The second half of the show brought many more discrepancies from the film. As someone with no prior knowledge of the musical, I was mesmerized by “Who Are You Now?” and “The Music that Makes me Dance,” two numbers I couldn’t believe had been left behind by the film.
The duet between Fanny and Nick in “Who Are You Now” adds an extra layer of dimension to the struggling relationship, begging the question of whether the pair had changed each other for the better, or the worse.
The audience deserves at least one heartbreaking solo from Fanny Brice, with no glitz or glitter distracting from her big voice. “The Music That Makes Me Dance” was this. A steady build of a song with a big finish, which satisfyingly filled the void left by the show’s omission of “My Man.”
There was also something to the show’s addition of Nick’s melancholy “You’re a Funny Girl,” a number that offers a seamless transition into his breaking point—the phone call that leads to his ultimate arrest. It is a telling demonstration of his insecurity in the relationship, exposing his belief that a woman of Fanny’s wealth and success is “all wrong for a guy.”
The finale of the show is the most glaringly obvious departure from the film. An ending so alternate, it reinvents the entire theme of the story.
The film ends on an ellipses of sorts. Streisand in a fitted black dress, blending in with the black background so that all we can see is her tear-streaked face. Belting out the utterly hopeless chorus of “My Man,” a song which leaves audiences wondering if Fanny Brice will ever be her comedic, sparkly self again.

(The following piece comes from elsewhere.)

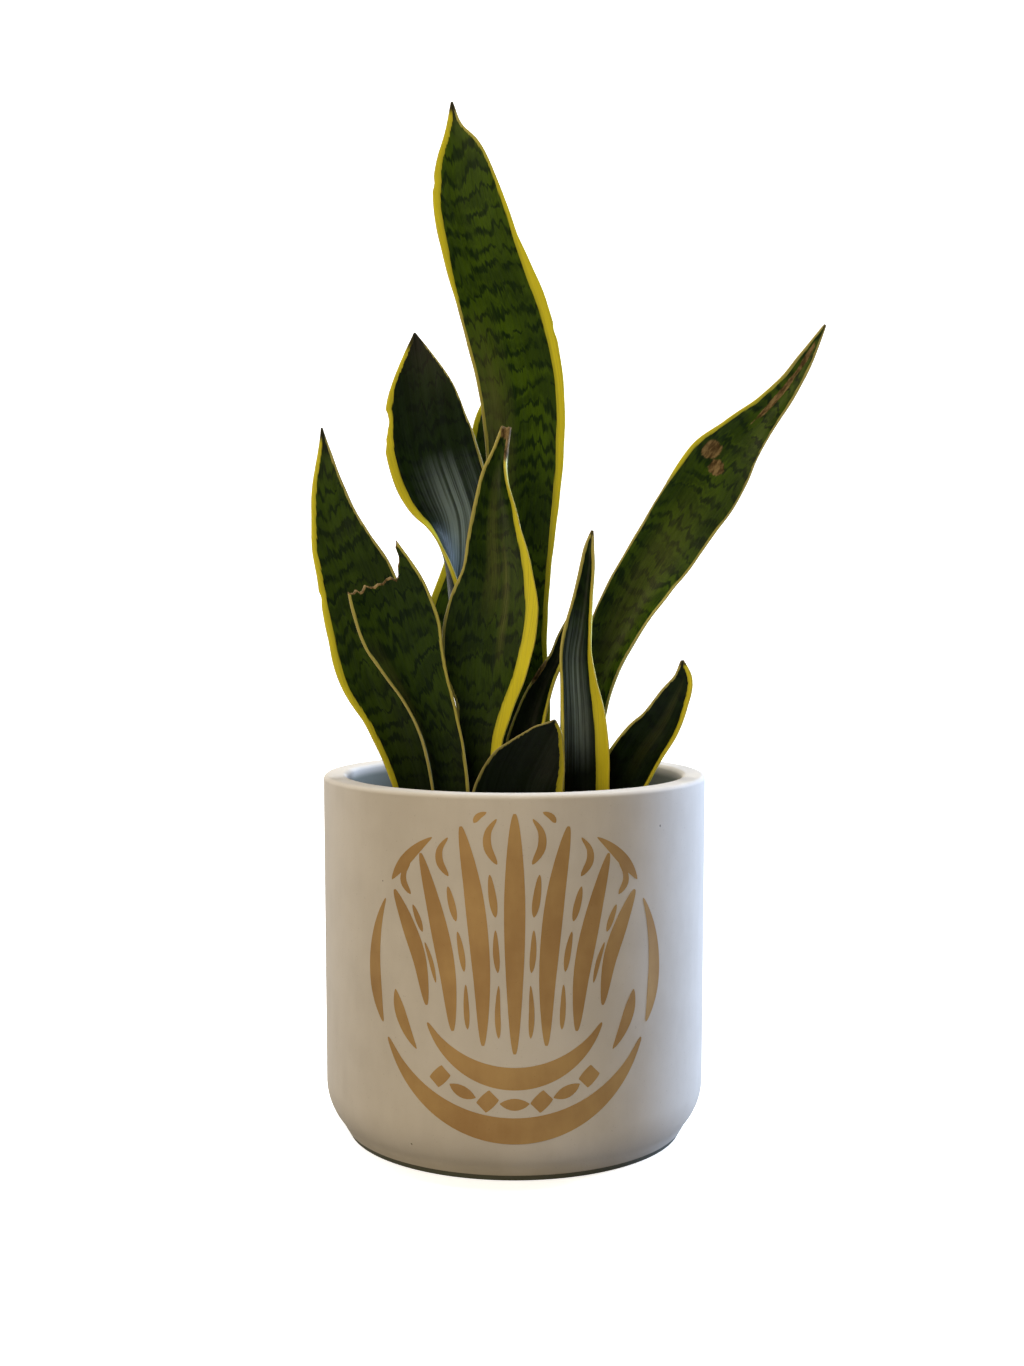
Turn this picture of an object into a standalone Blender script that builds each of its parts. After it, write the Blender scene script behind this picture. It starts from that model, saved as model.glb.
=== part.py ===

“For whatever my man is, I am his, forevermore,” Streisand sings. In this sense, Fanny renders herself as inseparable from the love she lost. And an ominous question hangs in the air as the curtains fall: Must a woman like Fanny Brice diminish her own success in order to be loved?
The production’s original composer, Jule Styne, was never a fan of the film’s finale swap-out, expressing that it made Fanny Brice seem “self-pitying, which is all wrong.” In his 1964 musical, as with the current revival, Fanny is just the opposite. And its finale is strikingly different. So much so, that it came as an initial shock to me, as I waited breathlessly in my seat for McCrimmon to emerge in a black dress and cry for us. Instead, she emerged center stage, effulgent and dry-eyed, costumed in a dazzling red dress of fringe. This was a different Fanny Brice.
Self-pity is replaced with acceptance, and self-deprecation with a singular, clarifying affirmation—“I guess we didn’t make it/At least I didn’t fake it.”
No questions were left hanging in the air. And as McCrimmon belted a breathtaking reprise of “Don’t Rain on My Parade,” the narrative shifted. The stage lit up gold just before all went dark, framing her for one last time in its flashy, revelatory fanfare. And I could feel that, in this version of the story, Fanny Brice was going to be OK. That with or without Nick Arnstein, the show would go on.